Dive Brief:
- An alleged victim of racial bullying has filed a $5-million claim — the precursor to a possible lawsuit — against San Jose State University.
- The claimant, a black man, was a 17-year-old freshman last fall who says he was subjected to a series of abusive incidents by four white roommates in his dormitory suite.
- Among the incidents, which went on for weeks, the roommates called him “three-fifths” and “fraction,” referring to the way the pre-Civil-War U.S. government counted black slaves as a fraction of a person.
Dive Insight:
If the allegations are true, it's almost inconceivable that no one in a position of authority intervened. The roommates also tacked up a Confederate flag on a window in the suite, locked him in his room, wrote the "N-word" on a dry-erase board in the suite’s living room, and wrestled him to the ground and fastened a U-shaped bicycle lock around his neck and told him they lost the keys, according to court documents, police reports, and campus housing staff emails.

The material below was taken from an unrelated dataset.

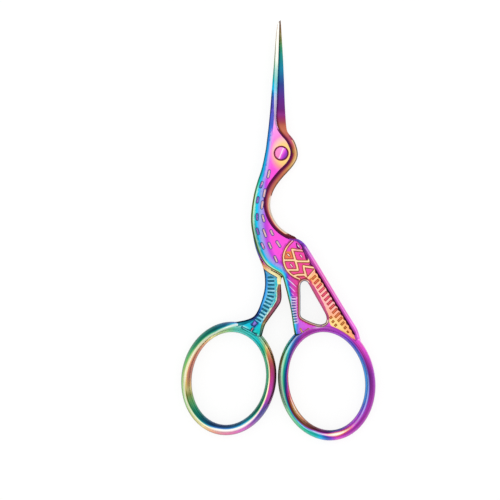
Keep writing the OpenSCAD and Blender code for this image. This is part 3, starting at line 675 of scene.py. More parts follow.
def edges(p, left, right, high):
    """Heights that the bevels along both edges leave, with the distances from the edges."""
    dl, cl, _ = nearest(p, left)
    dr, cr, _ = nearest(p, right)
    return [bevelled(dl, cl, high), bevelled(dr, cr, high)], dict(dl=dl, dr=dr, wr=cr[:, 2])


# Each surface function gives heights, the facet that every point lies on and distances that the colours need
def front_top(p):
    """The front half's outer face: 0 is flat, 1 and 2 are its edges' bevels and 3 is the window's."""
    high = ridge(p[:, 1])
    sides, d = edges(p, front_left, front_right, high)
    dw, cw, _ = nearest(p, window_path, True)
    options = np.stack([high, *sides, bevelled(dw, cw, high)])
    z, foot = share_limit(1, p, options.min(0))
    return z, options.argmin(0), dict(dw=dw, **d, **foot)


FRONT_MARKS = ("dash", "seed", "thigh", "toes_right", "front_cut", "tail_cut", "bar", "recess", "teeth")


def front_relief(p, z, facet, d):
    """Ornament cut into the front half's outer face, with what its colours need."""
    m = marks(p, FRONT_MARKS)
    m["wing"] = inside(p, wing_loop)
    m["rim"] = nearest(p, wing_line)[0]
    cell = np.where(m["wing"], smooth(m["bar"] / 0.12), 0) * 0.24
    cell = np.maximum(cell - 0.2 * smooth((0.04 - m["seed"]) / 0.1), 0)
    cut = deepest(m, ("dash", "thigh", "toes_right", "front_cut", "tail_cut", "recess", "teeth"), cell)
    cut = np.maximum(cut, 0.14 * smooth((0.13 - m["rim"]) / 0.08))
    return z - np.where(facet == 3, 0, cut), m


def blend(value, target, weight):
    """From value at weight 0 to target at 1."""
    return value + (target - value) * np.clip(weight, 0, 1)


def bump(t, middle, reach):
    """1 at an angle, falling to 0 on both sides of it."""
    return smooth(1 - np.abs(t - middle) / reach)


def stripe(at, middle, width):
    """1 on a line, falling away on both sides of it."""
    return np.exp(-((at - middle) / width) ** 2)


class Coat:
    """The colour over a set of points: film, tone and dullness, laid on in layers. The tone holds painted highlights
    and painted shade as well as lighter and darker colours of the film.
    """

    def __init__(self, film, tone, dull=0.0):
        self.film, self.tone, self.dull = film, tone, dull

    def __iter__(self):
        return iter((self.film, self.tone, self.dull))

    def lay(self, where, film=None, tone=None, dull=None):
        """Puts on what is given where a mask holds, or mixes it in by a weight."""
        for name, new in (("film", film), ("tone", tone), ("dull", dull)):
            if new is not None:
                old = getattr(self, name)
                setattr(self, name, np.where(where, new, old) if where.dtype == bool else blend(old, new, where))


def body_hue(p, dl):
    """The film's run across the throat, neck and body, from the left edge, and how pale it is, with a painted shade
    line and a painted highlight line along the left edge.
    """
    k = ramp(p[:, 1], {-26: 1.75, -24.5: 1.6, -22: 1.4, -20: 1.28, -17: 1.07, -13: 1, -10: 1.15, -8: 1.45,
        -6: 1.9, -3: 2.6, 0: 2.9, 3: 3.25, 5: 3.5})
    u = dl * k
    hue = ramp(u, {0.2: 0.3, 0.42: 0.39, 0.6: 0.44, 0.75: 0.462, 1.1: 0.51, 1.45: 0.55, 1.8: 0.6, 2.15: 0.65,
        2.5: 0.72, 2.9: 0.765, 3.3: 0.785, 3.7: 0.81, 4.2: 0.85, 4.6: 0.872})
    high = smooth((p[:, 1] + 7) / 3)
    hue = np.maximum(hue, ramp(p[:, 1], {-8: 0.3, -6: 0.45, -3.5: 0.525, 0: 0.553, 5: 0.59}))
    # pale paints a dark line at the left edge as painted shade and a pale line just inside it as a painted highlight,
    # then lighter and darker bands across the face
    pale = ramp(u, {0.25: -0.5, 0.36: 0.1, 0.46: 0.6, 0.6: 0.5, 0.78: 0.05, 1.05: -0.05, 1.4: 0, 1.75: 0.12,
        2.1: 0.28, 2.4: 0.22, 2.8: 0.12, 3.3: -0.06, 4: -0.08, 4.6: 0})
    pale_high = ramp(u, {0.6: -0.45, 1.3: -0.25, 1.9: 0.1, 2.3: 0.32, 3: 0.3, 3.6: 0.1, 4.2: 0})
    return hue, blend(pale, pale_high, high)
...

The claimant, Donald Williams Jr., alleges a dormitory adviser ignored a "clear" warning sign that "a potentially explosive and dangerous situation was developing.” San Jose State is also under fire from a task force on racial discrimination that was created earlier this year by the university to critique its handling of the incidents, the San Jose Mercury News reported. The four roommates have pled not guilty to misdemeanor hate-crime and battery charges.